- [PROBLEM REQUIREMENTS]: Repeat the lines of the data that follow, please, starting at the first and stopping after the one with "return HIDDEN_SIZE *".

- [DATA LINES]:
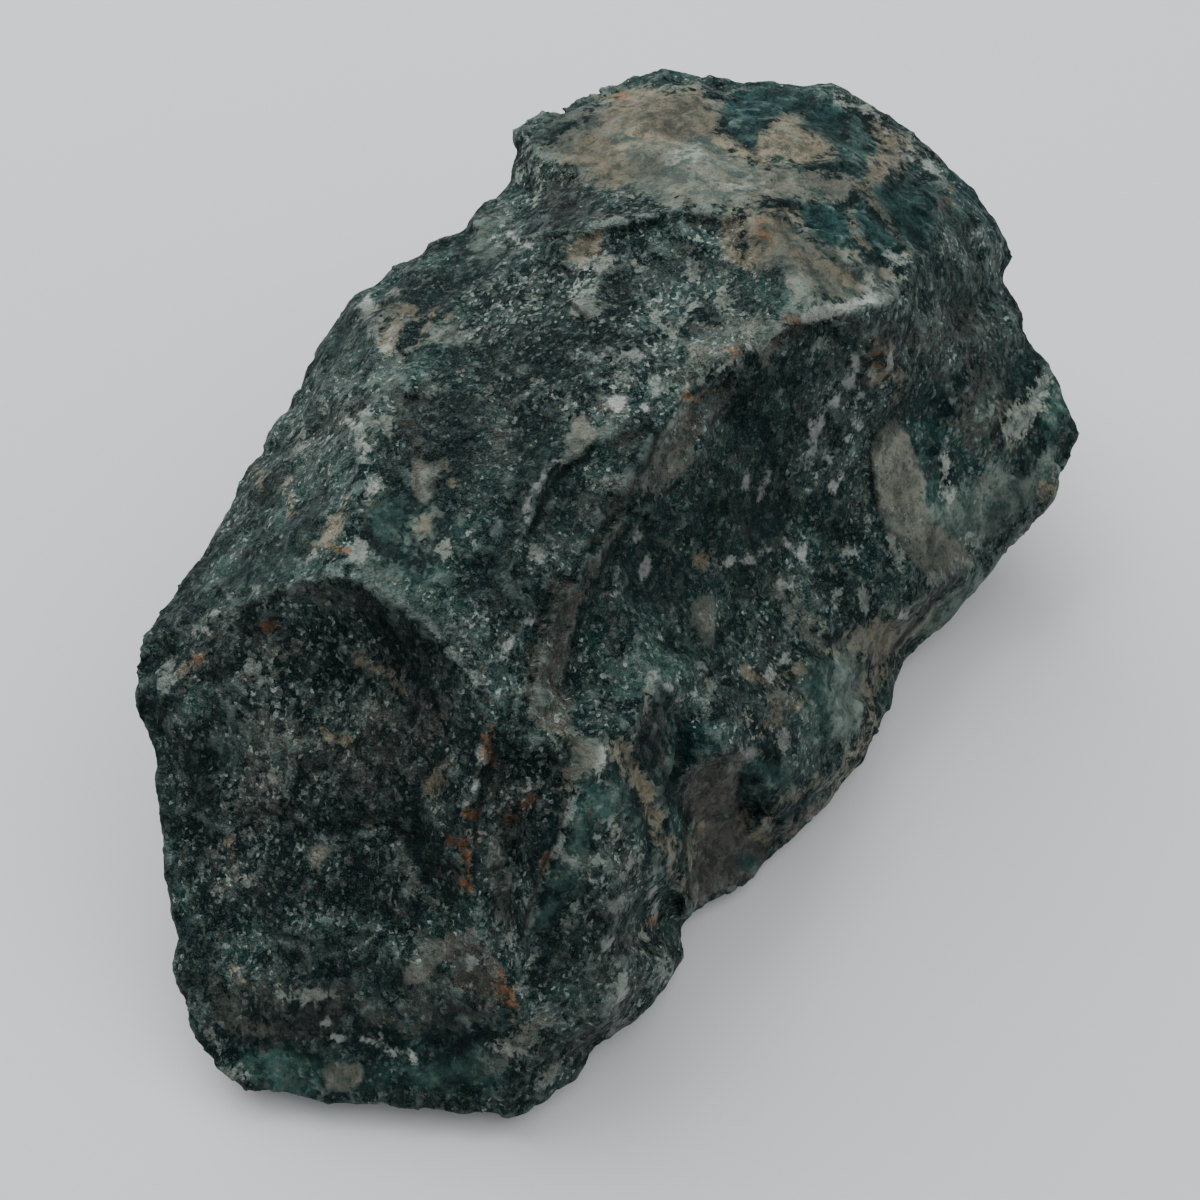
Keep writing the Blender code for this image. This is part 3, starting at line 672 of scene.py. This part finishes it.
def rough_height(x, y, z):
    """Height of the fine broken surface at a place, in millimetres."""
    place = Vector((x, y, z))
    bent = place + noise.noise_vector(place / BEND_SIZE) * BEND
    height = sum(facets(bent * finer, width, slope) / finer for finer, width, slope in CHIPS)
    height += GRAIN * noise.noise(place / GRAIN_SIZE)
    pitted = 0.5 + PITTED_GAIN * noise.noise(place / PITTED_SIZE + PITTED_AT)
    gap = noise.voronoi(bent / PIT_SIZE)[0][0]
    return height - PIT_DEPTH * max(0.0, PIT_WIDTH - gap) * max(0.0, min(1.0, pitted))


def wavered(surface):
    """Each point's pixel, moved about a little so that lines come out ragged."""
    shift = np.array([noise.noise_vector(Vector(place) / WAVER_SIZE)[:2] for place in surface.places])
    return in_picture(surface.places) + shift * WAVER


def roughen(surface):
    """Bring the smooth surface onto the outline, and give it its chips, pits and ledges."""
    low = np.clip(surface.places[:, 2:] * MM / BASE_ZONE, 0, 1)
    surface.move(outline_moves(surface.places) * low)
    heights = surface.spread(np.array([rough_height(*place) for place in surface.places]), 1)
    bulge = surface.bulge(SHARP_STEPS)
    heights = heights * np.clip(CHIP_FADE - bulge / SHARP, CHIP_LEAST, 1.0) - np.maximum(bulge - SHARP, 0.0)
    spots = wavered(surface)
    ledges = np.sum([ledge_height(ledge, spots) for ledge in LEDGES], axis=0)
    ledges -= np.max([groove_depth(groove, spots) for groove in GROOVES], axis=0)
    surface.move(surface.normals * (heights + ledges * in_sight(surface))[:, None] * low)


def hidden_depth(places, seed):
    """Stains of one kind for the sides that the camera doesn't see, as depths in millimetres."""
    shift = Vector((31.0 * seed, 17.0, 5.0))
    heights = [noise.noise(Vector(place) / HIDDEN_SIZE + shift) for place in places]
    return HIDDEN_SIZE * (np.array(heights) - HIDDEN_LEAST)


def store_looks(surface):
    """Store what the stone's colour reads at each point."""
    for name, (steps, full) in WORN_AND_HIGHLIT.items():
        surface.store(name, np.clip(surface.bulge(steps) / full, -1, 1))
    spots = in_picture(surface.places)
    seen = np.clip(in_sight(surface) * SEEN_GAIN - SEEN_LEAST, 0, 1)
    for seed, (name, marks) in enumerate(MARKS.items()):
        deepest = np.max([mark_depth(mark, spots) for mark in marks], axis=0) / PIXELS_PER_MM
        hidden = hidden_depth(surface.places, seed) if name in HIDDEN_STAINS else -DEPTH_LIMIT
        depth = seen * np.maximum(deepest, -DEPTH_LIMIT) + (1 - seen) * hidden
        surface.store(name, np.clip(depth, -DEPTH_LIMIT, DEPTH_LIMIT))


# ---- The stone's material ---------------------------------------------------------------------

class Nodes:
    """Short names for the shader nodes that the stone is made of."""

    def __init__(self, material):
        material.use_nodes = True
        self.tree = material.node_tree
        self.shader = self.tree.nodes["Principled BSDF"]
        self.place = self.new("ShaderNodeTexCoord").outputs["Object"]

    def new(self, kind, **settings):
        node = self.tree.nodes.new(kind)
        for name, value in settings.items():
            setattr(node, name, value)
        return node

    def feed(self, socket, value):
        """Link a socket to another one, or give it a number, a vector or a colour."""
        if isinstance(value, bpy.types.NodeSocket):
            self.tree.links.new(value, socket)
        elif socket.type == "RGBA":
            socket.default_value = (*value, 1.0)
        else:
            socket.default_value = value

    def feed_all(self, node, *values):
        """Feed a node's first sockets, and return what it puts out."""
        for socket, value in zip(node.inputs, values):
            self.feed(socket, value)
        return node.outputs[0]

    def math(self, operation, *values):
        return self.feed_all(self.new("ShaderNodeMath", operation=operation), *values)

    def times(self, first, second):
        return self.math("MULTIPLY", first, second)

    def plus(self, base, values, amount):
        """Base with an amount of other values added."""
        return self.math("MULTIPLY_ADD", values, amount, base)

    def vary(self, base, values, amount):
        """Base moved up and down by values that lie round 0.5."""
        return self.plus(base, self.math("SUBTRACT", values, 0.5), amount)

    def step(self, value, low, high, out_low=0.0, out_high=1.0):
        """A smooth rise from out_low to out_high as a value goes from low to high."""
        node = self.new("ShaderNodeMapRange", interpolation_type="SMOOTHSTEP")
        return self.feed_all(node, value, low, high, out_low, out_high)

    def mix(self, share, first, second):
        """The first colour with a share of the second."""
        node = self.new("ShaderNodeMix", data_type="RGBA")
        for name, value in (("Factor_Float", share), ("A_Color", first), ("B_Color", second)):
            self.feed(next(item for item in node.inputs if item.identifier == name), value)
        return next(item for item in node.outputs if item.identifier == "Result_Color")

    def field(self, name):
        return self.new("ShaderNodeAttribute", attribute_name=name).outputs["Fac"]

    def texture(self, kind, size, place, **numbers):
        """A random texture with forms about size millimetres across."""
        node = self.new(kind)
        self.feed(node.inputs["Vector"], place)
        for name, number in {"Scale": 1 / MM / size, **numbers}.items():
            node.inputs[name].default_value = number
        return node

    def noise(self, size, detail, rough, place=None):
        """Cloudy values round 0.5."""
        node = self.texture("ShaderNodeTexNoise", size, place or self.place, Detail=detail, Roughness=rough)
        return node.outputs["Fac"]

    def stretched(self, place, scale):
        return self.feed_all(self.new("ShaderNodeVectorMath", operation="MULTIPLY"), place, scale)

    def bent_place(self, size, amount):
        """The place, moved about by up to amount millimetres."""
        shift = self.texture("ShaderNodeTexNoise", size, self.place, Detail=1.0).outputs["Color"]
        node = self.new("ShaderNodeVectorMath", operation="MULTIPLY_ADD")
        return self.feed_all(node, shift, (amount * MM,) * 3, self.place)


class Grains:
    """Irregular chips of about one size, each with its own random numbers."""

    def __init__(self, nodes, size, place):
        self.nodes = nodes
        cells = nodes.texture("ShaderNodeTexVoronoi", size, place)
        channels = nodes.new("ShaderNodeSeparateColor")
        nodes.feed(channels.inputs[0], cells.outputs["Color"])
        self.first, self.second, self.third = channels.outputs[:3]

    def share(self, crowd, start, most):
        """How clearly each chip shows: most chips hardly, and a few fully."""
        rise = self.nodes.step(self.nodes.math("ADD", self.first, crowd), start, 1.0)
        return self.nodes.times(self.nodes.math("POWER", rise, 1.6), most)


class StoneNodes(Nodes):
    """The stone's material: the fields that its layers share, and one layer over another."""

    def __init__(self, material):
        super().__init__(material)
        place = self.stretched(self.bent_place(0.6, 0.40), (1.0, 1.0, 0.80))
        self.clots, self.chips, self.flecks = (Grains(self, size, place) for size in (CLOT, CHIP, FLECK))
        self.shade = self.noise(9.0, 2.0, 0.6)
        self.cloud = self.noise(4.5, 3.0, 0.65)
        mottle = self.noise(1.8, 3.0, 0.62, place)
        # Where this fine field is low the colours darken, grains dim and glints fade: painted shade of fine
        # pits.
        self.pits = self.noise(0.7, 3.0, 0.76, place)
        speckle = self.vary(mottle, self.flecks.third, 0.18)
        speckle = self.vary(speckle, self.chips.third, 0.14)
        self.speckle = self.vary(speckle, self.pits, 0.4)
        self.ragged = self.vary(0.0, self.speckle, 4.0)
        self.wander = self.vary(0.0, self.cloud, 4.0)
        self.fine = self.step(self.speckle, 0.34, 0.66)
        self.broad = self.step(mottle, 0.36, 0.64)
        streaks = self.noise(2.2, 2.0, 0.6, self.stretched(self.place, (1.0, 0.45, 1.0)))
        self.streaky = self.step(self.vary(streaks, self.speckle, 0.7), 0.32, 0.68)
        self.haze, self.dark, self.calm, self.lively = map(self.mask, ("haze", "dark", "calm", "lively"))
        self.crowd = self.step(self.cloud, 0.35, 0.65, -0.14, 0.06)
        for mask, amount in ((self.haze, 0.09), (self.dark, -0.05), (self.calm, -0.15)):
            self.crowd = self.plus(self.crowd, mask, amount)
        self.color = self.mix(self.step(self.speckle, 0.38, 0.70), *GROUND_COLORS)

    def mask(self, name):
        """Where a kind of mark shows."""
        look = LOOKS[name]
        depth = self.plus(self.field(name), self.ragged, look.ragged)
        if look.wander:
            depth = self.plus(depth, self.wander, look.wander)
        return self.step(depth, -look.soft, look.soft, 0.0, look.cover)

    def layer(self, share, color):
        """Cover a share of the stone with a colour."""
        self.color = self.mix(share, self.color, color)

    def stains(self, *names):
        """Lay marks of these kinds over the stone, one kind after another."""
        for name in names:
            look = LOOKS[name]
            pick = getattr(self, look.pick)
            self.layer(self.mask(name), self.mix(pick, look.dark, look.light) if look.light else look.dark)

    def frost(self):
        """Clouds, frosted areas and the darker ground of lively ones."""
        self.layer(self.step(self.cloud, 0.46, 0.66, 0.0, 0.8), CLOUD_COLOR)
        share = self.times(self.haze, self.step(self.speckle, 0.44, 0.64, 0.0, 0.42))
        self.layer(share, self.mix(self.fine, *FROST_COLORS))
        self.layer(self.times(self.lively, 0.55), INK)

    def grains(self):
        """Three sizes of grains, and light and dark dust over them."""
        for grains, start, most, rise, (dark, light, lively) in (
                (self.clots, 0.50, 0.60, (self.speckle, 0.34, 0.60), CLOT_COLORS),
                (self.chips, 0.46, 0.88, (self.pits, 0.36, 0.60, 0.35, 1.0), CHIP_COLORS),
                (self.flecks, 0.44, 0.85, (self.pits, 0.40, 0.56, 0.3, 1.0), FLECK_COLORS)):
            share = self.times(grains.share(self.crowd, start, most), self.step(*rise))
            light = self.mix(self.lively, light, lively)
            self.layer(share, self.mix(grains.second, dark, light))
        dust = self.noise(0.15, 0.0, 0.5)
        crisp = self.plus(1.0, self.calm, -0.7)
        self.layer(self.times(crisp, self.step(dust, 0.58, 0.72, 0.0, 0.22)), DUST_COLOR)
        self.layer(self.times(crisp, self.step(dust, 0.28, 0.44, 0.50, 0.0)), INK)

    def painted_glints(self):
        # Painted glints: a few flecks, where the pit field is high, get a bright colour that stands in for
        # glints of mica.
        share = self.times(self.flecks.share(self.crowd, 0.90, 0.85), self.step(self.pits, 0.46, 0.58))
        self.layer(share, GLINT_COLOR)

    def wear_and_highlight(self):
        """Pale worn edges, small ones and then broad ones. The pale is partly wear and partly painted
        highlight on edges and crests.
        """
        wear_and_highlight = self.plus(self.field("wear_and_highlight"), self.ragged, 0.5)
        self.layer(self.step(wear_and_highlight, 0.3, 1.3, 0.0, 0.50), WORN_AND_HIGHLIGHT_COLOR)
        ridge_wear_and_highlight = self.plus(self.field("ridge_wear_and_highlight"), self.ragged, 0.5)
        self.layer(self.step(ridge_wear_and_highlight, 0.4, 1.3, 0.0, 0.48), RIDGE_WEAR_AND_HIGHLIGHT_COLOR)

    def grit_and_painted_shade(self):
        """Dark grains, painted shade in the fine pits, darker random tone, and painted shade over the dark
        marks.
        """
        # Dark grains gather where the pit field is low, as painted shade in the pits.
        pit_shade = self.step(self.pits, 0.38, 0.62, 0.65, 0.15)
        self.layer(self.times(self.math("POWER", self.flecks.third, 3.0), pit_shade), INK)
        self.layer(self.step(self.shade, 0.38, 0.64, 0.46, 0.0), INK)
        # Painted shade over the dark marks.
        self.layer(self.times(self.dark, 0.24), INK)

    def finish(self):
        """Feed the shader its colour, its roughness and its fine relief."""
        self.feed(self.shader.inputs["Base Color"], self.color)
        self.feed(self.shader.inputs["Roughness"], self.step(self.chips.third, 0.0, 1.0, 0.75, 0.45))
        self.shader.inputs["Specular IOR Level"].default_value = 0.09
        # Bump reads this three times over, so it keeps clear of the ragged masks.
        relief = self.times(self.noise(0.8, 3.0, 0.78), self.step(self.field("calm"), -0.8, 0.8, 3.2, 1.6))
        bump = self.new("ShaderNodeBump")
        self.feed(bump.inputs["Height"], relief)
        bump.inputs["Strength"].default_value = 1.0
        bump.inputs["Distance"].default_value = 0.22 * MM
        self.feed(self.shader.inputs["Normal"], bump.outputs["Normal"])


def stone_material():
    material = bpy.data.materials.new("aventurine")
    nodes = StoneNodes(material)
    nodes.frost()
    nodes.stains("green", "jade", "brown", "dun", "olive")
    nodes.grains()
    nodes.stains("tan", "slab", "pale", "teal", "rim")
    nodes.painted_glints()
    nodes.wear_and_highlight()
    nodes.stains("white", "orange")
    nodes.grit_and_painted_shade()
    nodes.stains("crack_and_shadow")
    nodes.finish()
    return material


# ---- Floor, light and camera ------------------------------------------------------------------

def floor():
    bpy.ops.mesh.primitive_plane_add(size=FLOOR_WIDTH)
    piece = bpy.context.object
    piece.name = "floor"
    material = bpy.data.materials.new("floor")
    material.use_nodes = True
    shader = material.node_tree.nodes["Principled BSDF"]
    shader.inputs["Base Color"].default_value = FLOOR_COLOR
    shader.inputs["Roughness"].default_value = FLOOR_ROUGHNESS
    piece.data.materials.append(material)


def in_camera_ground(right, away, up):
    """A direction given by the camera's right and the ground away from it, in the part's frame."""
    ahead = CAMERA_AIM - CAMERA_AT
    ahead.z = 0
    ahead.normalize()
    return Vector((ahead.y, -ahead.x, 0)) * right + ahead * away + Vector((0, 0, up))


def lamp(name, way, width, power):
    """A soft square lamp that shines on the stone from a direction."""
    way = in_camera_ground(*way).normalized()
    data = bpy.data.lights.new(name, "AREA")
    data.size = width
    data.energy = power
    item = bpy.data.objects.new(name, data)
    item.location = way * LAMP_DISTANCE
    item.rotation_euler = (-way).to_track_quat("-Z", "Y").to_euler()
    bpy.context.scene.collection.objects.link(item)


def light():
    world = bpy.data.worlds.new("studio")
    bpy.context.scene.world = world
    world.use_nodes = True
    sky = world.node_tree.nodes["Background"]
    sky.inputs["Color"].default_value = SKY_COLOR
    sky.inputs["Strength"].default_value = SKY_STRENGTH
    for name, (way, width, power) in LAMPS.items():
        lamp(name, way, width, power)


def camera():
    data = bpy.data.cameras.new("camera")
    data.sensor_fit = "HORIZONTAL"
    data.angle = CAMERA_ANGLE
    item = bpy.data.objects.new("camera", data)
    item.location = CAMERA_AT
    item.rotation_euler = camera_turn().to_euler()
    bpy.context.scene.collection.objects.link(item)
    bpy.context.scene.camera = item


def stone():
    piece = fine_copy(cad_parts[NODE])
    roughen(Surface(piece.data))
    thin_out(piece)
    store_looks(Surface(piece.data))
    piece.data.shade_smooth()
    piece.data.materials.clear()
    piece.data.materials.append(stone_material())
    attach(piece, "root")
    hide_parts(NODE)


def corners(box):
    return [list(corner) for corner in box]


stone()
floor()
light()
camera()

- [THE OUTPUT]:
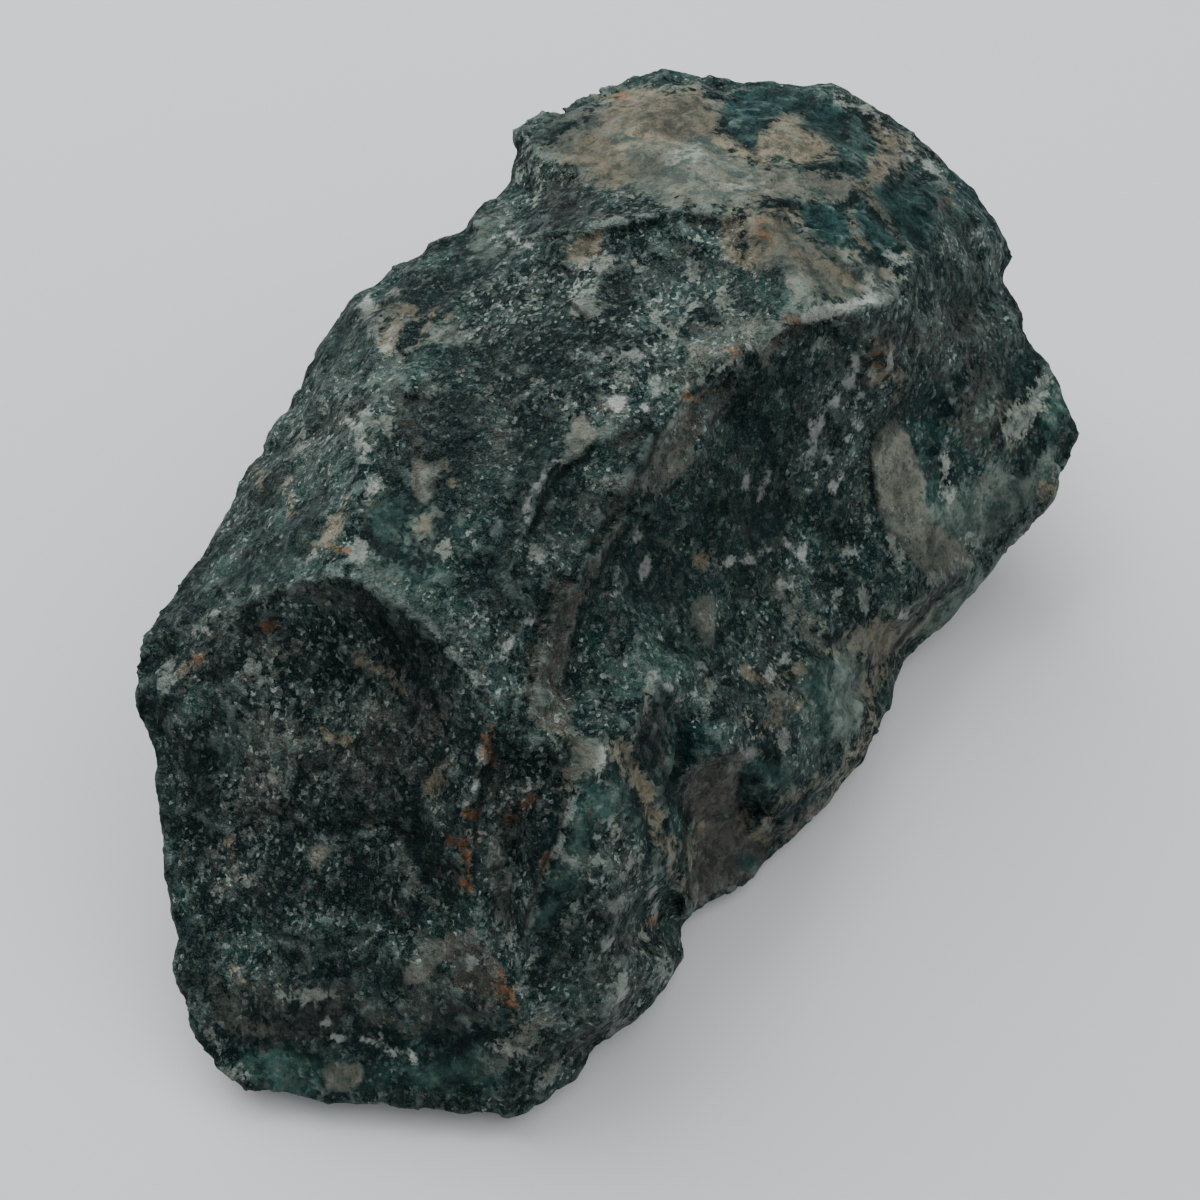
Keep writing the Blender code for this image. This is part 3, starting at line 672 of scene.py. This part finishes it.
def rough_height(x, y, z):
    """Height of the fine broken surface at a place, in millimetres."""
    place = Vector((x, y, z))
    bent = place + noise.noise_vector(place / BEND_SIZE) * BEND
    height = sum(facets(bent * finer, width, slope) / finer for finer, width, slope in CHIPS)
    height += GRAIN * noise.noise(place / GRAIN_SIZE)
    pitted = 0.5 + PITTED_GAIN * noise.noise(place / PITTED_SIZE + PITTED_AT)
    gap = noise.voronoi(bent / PIT_SIZE)[0][0]
    return height - PIT_DEPTH * max(0.0, PIT_WIDTH - gap) * max(0.0, min(1.0, pitted))


def wavered(surface):
    """Each point's pixel, moved about a little so that lines come out ragged."""
    shift = np.array([noise.noise_vector(Vector(place) / WAVER_SIZE)[:2] for place in surface.places])
    return in_picture(surface.places) + shift * WAVER


def roughen(surface):
    """Bring the smooth surface onto the outline, and give it its chips, pits and ledges."""
    low = np.clip(surface.places[:, 2:] * MM / BASE_ZONE, 0, 1)
    surface.move(outline_moves(surface.places) * low)
    heights = surface.spread(np.array([rough_height(*place) for place in surface.places]), 1)
    bulge = surface.bulge(SHARP_STEPS)
    heights = heights * np.clip(CHIP_FADE - bulge / SHARP, CHIP_LEAST, 1.0) - np.maximum(bulge - SHARP, 0.0)
    spots = wavered(surface)
    ledges = np.sum([ledge_height(ledge, spots) for ledge in LEDGES], axis=0)
    ledges -= np.max([groove_depth(groove, spots) for groove in GROOVES], axis=0)
    surface.move(surface.normals * (heights + ledges * in_sight(surface))[:, None] * low)


def hidden_depth(places, seed):
    """Stains of one kind for the sides that the camera doesn't see, as depths in millimetres."""
    shift = Vector((31.0 * seed, 17.0, 5.0))
    heights = [noise.noise(Vector(place) / HIDDEN_SIZE + shift) for place in places]
    return HIDDEN_SIZE * (np.array(heights) - HIDDEN_LEAST)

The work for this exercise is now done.